The final analysis from Mindlab showed that I'm far more sanguine about stressful situations than the average person is, which will be news to both my doctor and my therapist. Apparently I became strangely worked up during the scenario that involved coping with tricky tech jargon; as a tech enthusiast my only explanation is that I immediately imagined myself in a Geek Squad role, having to explain said jargon to someone at the edge of their tether. Mobile-phone loss ranked highly among my most stressful situations, which didn't surprise me; I pat my pocket so often to check it's there that it's almost become a nervous tic. But my most dreaded scenario was assembling flat-pack furniture. Which sounds about right. As we all know, physical exertion plus screwdrivers plus uncertainty equals misery.
When someone nicked my phone last year, my first reaction was not the collected, rational annoyance of someone who realises they've lost not only a fairly expensive bit of kit but also a bunch of numbers and some photos they would have quite liked to keep.
No, my reaction was more of the wailing and teeth-gnashing kind – of total panic, of feeling as if I had been marooned, Swiss Family Robinson-style, and that I might never be OK ever again. Perhaps that was because it was stolen in Los Angeles, where not having a phone marks you out as someone who really, really doesn't matter.
But having had an electrode cap strapped to my head and my brainwaves monitored during a series of panic-inducing scenarios, I think it's because losing my phone – to my mind – is the ultimate indication of a life disordered, of potential planning chaos. And I can't think of anything more stressful than that.
I suppose that's why the moments in the test which unnerved me the most were losing my wallet, my passport, an unsaved dissertation and, er, breaking my telly. Each of these situations has a sort of self-flagellatory aspect (oh goody, my favourite) because they shouldn't ever happen so long as you are careful.
What mattered less to me, according to the scans, were things I deem beyond my control, such as not being able to do a Sudoku puzzle. Why should I be able to do one? I'm terrible at maths, and came to terms with that years ago. No probs. Ditto my placid response to baffling tech jargon – I've never known what any of it means, so any attempt to harsh my high by confusing me with it is about as efficient as having a philosophical debate with a sleeping donkey.
I could perhaps assuage some of my phone anxiety by taking a similarly laid-back tack. "It's the will of the gods," I'd shrug, feeling smug about my insurance policy when it goes astray, about having invested in a screen protector when I drop it.
But clearly what I truly care about is not the potential for being put out or the hassle involved in losing one's phone, but the feeling of "ohhhhhjeeesussthatissoannoying why didn't I look after it properly?" It's so instilled into me to care for my belongings – and my phone especially – that I even found myself reaching for it at one point during the test.

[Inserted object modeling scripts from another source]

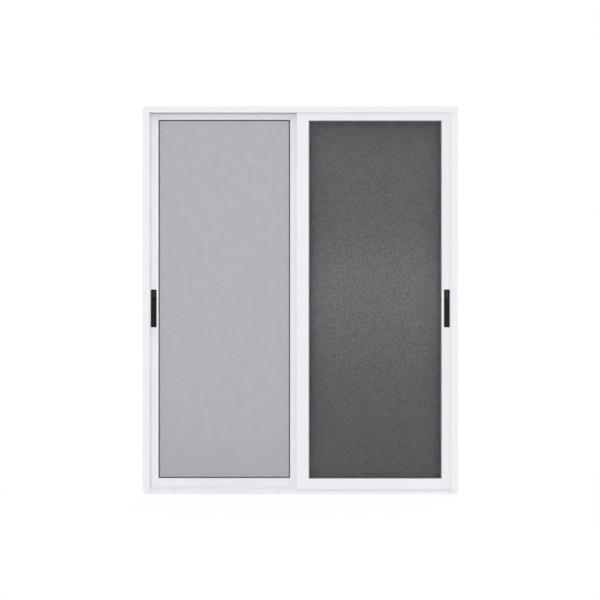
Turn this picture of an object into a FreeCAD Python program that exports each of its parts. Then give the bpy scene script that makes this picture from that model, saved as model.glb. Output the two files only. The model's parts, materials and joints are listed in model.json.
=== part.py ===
import FreeCAD, Part
import math
import os
from FreeCAD import Vector

# Sliding patio door, in millimetres. X runs across the door, Y runs through it with the outside
# at -Y, and Z is up. The origin is at the middle of the sill's underside.
#
# Three tracks run side by side. The rear one carries the sliding glass sash on the left, the
# middle one holds a fixed glazed panel on the right, and the front one carries an insect screen
# sash, also on the right. Every bar is a thin-walled extrusion.

# Frame
door_width = 1650.0
door_height = 2030.0
track_count = 3
track_pitch = 42.0
fin_thickness = 2.0
frame_wall = 2.0
hollow_depth = 17.0
jamb_face = 37.5
head_face = 33.0
edge_round = 0.7

# Sill
lip_height = 18.5
raised_floor = 22.5
floor_thickness = 2.5
fin_height = 37.0
upstand_height = 47.0
rib_thickness = 3.0
low_rib_rise = 24.0
high_rib_rise = 16.5
rib_round = 1.4
weep_radius = 4.0
weep_height = 10.5
weep_first = 116.0
weep_pitch = 269.0
weep_pairs = 3
drain_length = 24.0
drain_width = 6.0
drain_height = 6.0
drain_setback = 9.0
drain_lead = 10.0

# Sashes
sash_thickness = 28.0
sash_wall = 2.0
sash_round = 1.0
edge_clearance = 6.0
skirt = 4.0
channel_depth = 25.0
head_channel_depth = 12.0
lock_stile_width = 58.5
screen_lock_stile_width = 60.0
meeting_stile_width = 62.8
web_thickness = 1.6
glass_overlap = 10.0
screen_overlap = 19.0
glass_bottom_rail_height = 46.0
glass_top_rail_height = 45.0
screen_bottom_rail_height = 57.0
screen_top_rail_height = 50.0
notch_clearance = 3.0
seat_gap = 0.3

# Glazing
groove_depth = 12.0
lip_thickness = 3.0
edge_cover = 10.0
pane_thickness = 5.0
cavity = 6.0
spacer_width = 8.0
gasket_foot = 8.0
gasket_reach = 6.8
gasket_crown = 1.5
gasket_lip = 0.75

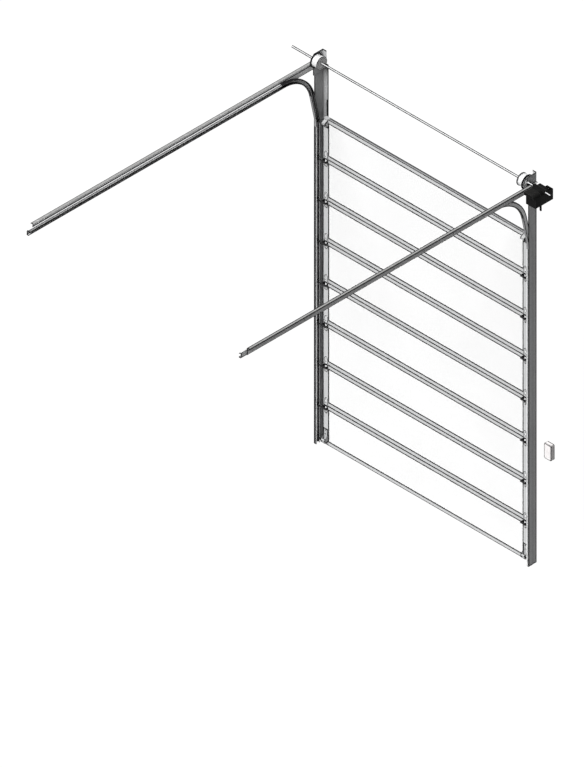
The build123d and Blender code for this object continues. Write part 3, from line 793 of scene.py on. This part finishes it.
def hex_head(shape):
    turned_profile(shape, ((1.0, 0.0), (1.0, 0.16), (0.80, 0.24)), 16)
    turned_profile(shape, ((0.72, 0.20), (0.72, 0.78), (0.60, 0.86)), 6)


def dome_head(shape):
    turned_profile(shape, ((1.0, 0.0), (0.95, 0.22), (0.70, 0.45), (0.30, 0.55)), 12)


def bead_profile(shape):
    """A unit length of gasket with a rounded front, standing out along Z."""
    outline = ((-0.5, 0.0), (-0.5, 0.55), (-0.3, 0.9), (0.0, 1.0), (0.3, 0.9), (0.5, 0.55), (0.5, 0.0))
    ends = [[shape.verts.new((x, y, z)) for y, z in outline] for x in (-0.5, 0.5)]
    count = len(outline)
    for step in range(count):
        after = (step + 1) % count
        shape.faces.new((ends[0][step], ends[0][after], ends[1][after], ends[1][step]))
    shape.faces.new(ends[0])
    shape.faces.new(ends[1][::-1])


def placing_tree():
    """Geometry Nodes tree that sets one shape on every point of a mesh."""
    tree = bpy.data.node_groups.new("Set in place", "GeometryNodeTree")
    face = tree.interface
    face.new_socket("Points", in_out="INPUT", socket_type="NodeSocketGeometry")
    face.new_socket("Shape", in_out="INPUT", socket_type="NodeSocketObject")
    face.new_socket("Size", in_out="INPUT", socket_type="NodeSocketVector")
    face.new_socket("Finish", in_out="INPUT", socket_type="NodeSocketMaterial")
    face.new_socket("Pieces", in_out="OUTPUT", socket_type="NodeSocketGeometry")
    entry = tree.nodes.new("NodeGroupInput")
    result = tree.nodes.new("NodeGroupOutput")
    source = place_node(tree, "GeometryNodeObjectInfo", transform_space="ORIGINAL")
    join(tree, entry, "Shape", source, "Object")
    turn, reach = [place_node(tree, "GeometryNodeInputNamedAttribute", data_type="FLOAT_VECTOR",
                              Name=name) for name in ("turn", "reach")]
    size = vectors(tree, "MULTIPLY", entry.outputs["Size"], reach.outputs["Attribute"])
    spread = place_node(tree, "GeometryNodeInstanceOnPoints")
    join(tree, entry, "Points", spread, "Points")
    join(tree, source, "Geometry", spread, "Instance")
    angles = place_node(tree, "FunctionNodeEulerToRotation")
    join(tree, turn, "Attribute", angles, 0)
    join(tree, angles, 0, spread, "Rotation")
    feed(tree, size, spread.inputs["Scale"])
    solid = place_node(tree, "GeometryNodeRealizeInstances")
    join(tree, spread, "Instances", solid, "Geometry")
    finish = place_node(tree, "GeometryNodeSetMaterial")
    join(tree, solid, "Geometry", finish, "Geometry")
    join(tree, entry, "Finish", finish, "Material")
    join(tree, finish, "Geometry", result, "Pieces")
    return tree


TREES = {}
# Turns from +Z to the way that a face looks
TO_ROOM = (math.pi / 2, 0, 0)
TO_STREET = (-math.pi / 2, 0, 0)
TO_RIGHT = (0, math.pi / 2, 0)
TO_LEFT = (0, -math.pi / 2, 0)
PLAIN = (1.0, 1.0, 1.0)
FACES = ((INNER_FACE, TO_ROOM), (OUTER_FACE, TO_STREET))


def set_in_place(name, build, size, places, material, body):
    """Sets a shape at each (point, turn, reach), and makes the result one piece on a body."""
    if "place" not in TREES:
        TREES["place"] = placing_tree()
    tree = TREES["place"]
    shape = shape_object(name + "_shape", build)
    points = bpy.data.meshes.new(name + "_points")
    points.from_pydata([tuple(place[0]) for place in places], [], [])
    for label, index in (("turn", 1), ("reach", 2)):
        data = points.attributes.new(label, "FLOAT_VECTOR", "POINT").data
        for entry, place in zip(data, places):
            entry.vector = place[index]
    holder = bpy.data.objects.new(name + "_points", points)
    bpy.context.scene.collection.objects.link(holder)
    modifier = holder.modifiers.new("Set in place", "NODES")
    modifier.node_group = tree
    values = {"Shape": shape, "Size": size, "Finish": MATERIALS[material]}
    for socket in tree.interface.items_tree:
        if socket.in_out == "INPUT" and socket.name in values:
            modifier[socket.identifier] = values[socket.name]
    holder.update_tag()
    bpy.context.view_layer.update()
    seen = holder.evaluated_get(bpy.context.evaluated_depsgraph_get())
    mesh = bpy.data.meshes.new_from_object(seen)
    holder.modifiers.clear()
    bpy.data.objects.remove(holder)
    bpy.data.objects.remove(shape)
    if not mesh.polygons:
        raise RuntimeError("nothing was set in place for " + name)
    mesh.name = name
    piece = bpy.data.objects.new(name, mesh)
    bpy.context.scene.collection.objects.link(piece)
    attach(piece, body)
    return piece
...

But that doesn't necessarily mean I'm any better at coping with a phone loss than Rhodri. Because my enormous stress levels at the reminder of the fate of Bambi's mother (I had only just managed to get over that) prove I am a hysterical fool, unable to separate reality from a sketched picture of a bereaved deer.
And actually, that's pretty much how I felt when someone nicked my phone: a bit wobbly on uncertain legs; lonely and with nobody to text. Lost, in short, and utterly bereft. I've got a new one now, though.